Turning on various prophetic visions experienced by the author and backed with some good scriptural references, I certainly cannot blindly write off this book as wrong. Jesus centered most of his parables on the proper and improper use of money. Moreover, there are plenty of scriptures that either imply or expressly demonstrate God’s desire to provide for people financially. Simply put, James is right for most of us when he says “[y]ou do not have because you do not ask.” James 4:2b NASB (emphasis added).

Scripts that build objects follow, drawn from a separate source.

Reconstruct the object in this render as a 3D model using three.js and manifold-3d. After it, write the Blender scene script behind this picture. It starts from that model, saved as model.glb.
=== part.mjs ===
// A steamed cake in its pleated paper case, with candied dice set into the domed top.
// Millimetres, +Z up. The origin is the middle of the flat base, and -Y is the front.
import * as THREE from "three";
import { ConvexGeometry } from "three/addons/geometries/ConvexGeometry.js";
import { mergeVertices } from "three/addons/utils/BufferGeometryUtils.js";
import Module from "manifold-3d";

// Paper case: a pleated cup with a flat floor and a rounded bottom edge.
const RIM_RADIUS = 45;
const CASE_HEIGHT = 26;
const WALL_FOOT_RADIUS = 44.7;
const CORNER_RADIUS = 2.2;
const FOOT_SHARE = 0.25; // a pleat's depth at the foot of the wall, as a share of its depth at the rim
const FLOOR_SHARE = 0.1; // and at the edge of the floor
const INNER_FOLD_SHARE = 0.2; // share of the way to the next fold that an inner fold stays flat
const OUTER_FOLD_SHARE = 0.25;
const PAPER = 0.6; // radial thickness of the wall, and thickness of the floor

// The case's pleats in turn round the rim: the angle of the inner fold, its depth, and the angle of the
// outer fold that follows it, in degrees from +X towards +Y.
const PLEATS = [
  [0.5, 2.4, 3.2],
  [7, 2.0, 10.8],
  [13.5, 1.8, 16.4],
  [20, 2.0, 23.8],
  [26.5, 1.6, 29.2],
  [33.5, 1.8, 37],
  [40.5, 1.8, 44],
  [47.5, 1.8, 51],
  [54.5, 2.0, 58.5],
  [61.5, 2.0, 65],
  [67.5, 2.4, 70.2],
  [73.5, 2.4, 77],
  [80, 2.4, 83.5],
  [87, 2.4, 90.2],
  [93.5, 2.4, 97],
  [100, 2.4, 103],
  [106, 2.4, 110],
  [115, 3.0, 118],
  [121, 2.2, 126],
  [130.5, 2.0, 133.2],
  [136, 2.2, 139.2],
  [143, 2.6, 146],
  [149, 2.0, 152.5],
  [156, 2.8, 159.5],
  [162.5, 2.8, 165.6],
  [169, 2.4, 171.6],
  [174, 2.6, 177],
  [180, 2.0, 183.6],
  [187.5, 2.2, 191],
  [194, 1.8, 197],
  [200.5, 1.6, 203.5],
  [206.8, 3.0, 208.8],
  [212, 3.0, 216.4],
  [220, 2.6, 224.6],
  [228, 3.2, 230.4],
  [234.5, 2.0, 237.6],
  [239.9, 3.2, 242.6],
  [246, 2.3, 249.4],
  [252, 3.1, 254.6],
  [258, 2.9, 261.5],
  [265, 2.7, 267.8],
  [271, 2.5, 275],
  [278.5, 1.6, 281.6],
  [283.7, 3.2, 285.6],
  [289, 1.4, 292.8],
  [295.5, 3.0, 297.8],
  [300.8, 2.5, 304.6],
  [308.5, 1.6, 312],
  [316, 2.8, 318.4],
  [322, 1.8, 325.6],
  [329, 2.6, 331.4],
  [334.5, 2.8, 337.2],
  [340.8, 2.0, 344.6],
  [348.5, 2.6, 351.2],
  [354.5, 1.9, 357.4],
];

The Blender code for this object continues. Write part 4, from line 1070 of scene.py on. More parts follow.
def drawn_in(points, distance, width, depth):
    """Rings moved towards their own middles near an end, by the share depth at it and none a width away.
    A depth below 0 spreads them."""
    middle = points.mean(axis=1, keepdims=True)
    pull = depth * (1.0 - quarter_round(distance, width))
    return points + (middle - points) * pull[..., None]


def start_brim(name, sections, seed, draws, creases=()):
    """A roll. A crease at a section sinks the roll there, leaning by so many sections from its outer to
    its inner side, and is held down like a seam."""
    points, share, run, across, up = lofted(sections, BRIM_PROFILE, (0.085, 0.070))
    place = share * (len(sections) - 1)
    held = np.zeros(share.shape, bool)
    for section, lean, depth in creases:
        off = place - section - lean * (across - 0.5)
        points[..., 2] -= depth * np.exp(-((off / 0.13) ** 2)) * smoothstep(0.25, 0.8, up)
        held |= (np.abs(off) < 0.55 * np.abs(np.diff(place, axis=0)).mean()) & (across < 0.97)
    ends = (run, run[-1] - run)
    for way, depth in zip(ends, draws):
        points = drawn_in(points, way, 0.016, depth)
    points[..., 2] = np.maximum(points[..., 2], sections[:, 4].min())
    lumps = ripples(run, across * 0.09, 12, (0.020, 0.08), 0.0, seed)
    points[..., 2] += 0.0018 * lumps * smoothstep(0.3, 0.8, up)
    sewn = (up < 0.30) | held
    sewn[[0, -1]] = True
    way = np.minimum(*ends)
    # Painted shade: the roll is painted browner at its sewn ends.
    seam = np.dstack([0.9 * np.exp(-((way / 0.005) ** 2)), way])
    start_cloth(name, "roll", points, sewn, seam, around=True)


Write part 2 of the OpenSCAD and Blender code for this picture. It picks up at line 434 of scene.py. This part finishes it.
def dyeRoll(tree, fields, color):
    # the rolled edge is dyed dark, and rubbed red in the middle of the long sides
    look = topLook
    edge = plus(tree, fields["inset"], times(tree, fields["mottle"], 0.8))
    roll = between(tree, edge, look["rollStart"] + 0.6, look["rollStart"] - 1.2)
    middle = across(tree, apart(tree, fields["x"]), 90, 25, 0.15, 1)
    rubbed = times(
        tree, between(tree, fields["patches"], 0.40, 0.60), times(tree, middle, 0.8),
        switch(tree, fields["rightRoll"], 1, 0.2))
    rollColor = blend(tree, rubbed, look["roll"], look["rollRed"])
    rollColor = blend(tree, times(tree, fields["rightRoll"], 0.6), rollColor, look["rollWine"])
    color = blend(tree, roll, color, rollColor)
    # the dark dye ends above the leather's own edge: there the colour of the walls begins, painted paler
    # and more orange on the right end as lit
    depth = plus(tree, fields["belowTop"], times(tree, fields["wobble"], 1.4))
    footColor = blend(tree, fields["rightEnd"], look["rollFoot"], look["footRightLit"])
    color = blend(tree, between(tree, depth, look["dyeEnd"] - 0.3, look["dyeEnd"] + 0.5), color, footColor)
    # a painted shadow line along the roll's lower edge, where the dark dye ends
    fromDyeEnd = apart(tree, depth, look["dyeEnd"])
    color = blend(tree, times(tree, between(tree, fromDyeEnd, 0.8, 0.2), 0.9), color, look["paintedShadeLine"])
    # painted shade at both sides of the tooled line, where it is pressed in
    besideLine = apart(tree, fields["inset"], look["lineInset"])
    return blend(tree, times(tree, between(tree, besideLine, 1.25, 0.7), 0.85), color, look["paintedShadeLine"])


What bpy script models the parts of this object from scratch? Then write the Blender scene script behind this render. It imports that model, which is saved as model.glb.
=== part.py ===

Though the thrust of the book may be right, the tone of the book rang off-key. Financial Glory places the focus on wealth garnering. There is little to no recognition of Jesus’ requirement of the rich, young ruler to sell all his possessions. There is no sense of Paul’s sarcastic take on the Corinthians’ perceived wealth.

“for He causes His sun to rise on the evil and the good, and sends rain on the righteous and the unrighteous.”

Matthew 5:45b NASB

To me, it appears that God neither calls his people to riches or to poverty, only to Himself. Whether God calls a specific individual to leverage wealth or poverty for God’s glory, is intrinsically individual. It is the very nature of the personal relationship between the individual and the Creator.

All I know is that I desperately fight to hold both my bourgeois sensibilities in one hand and God’s will for my life in the other. If it comes to a choice between one or the other, I pray God helps me do what He calls me to. I am not sure that I need that much held filling my head with (self-)righteous visions of material wealth.

Simple fact: money is a useful tool for building God’s Kingdom. I want to build God’s Kingdom. I will use money to build God’s kingdom. But, I do not want Financial Glory. I will leave that for someone else. If God has money for me, great. If He does not have money for me, I have Him. That is enough.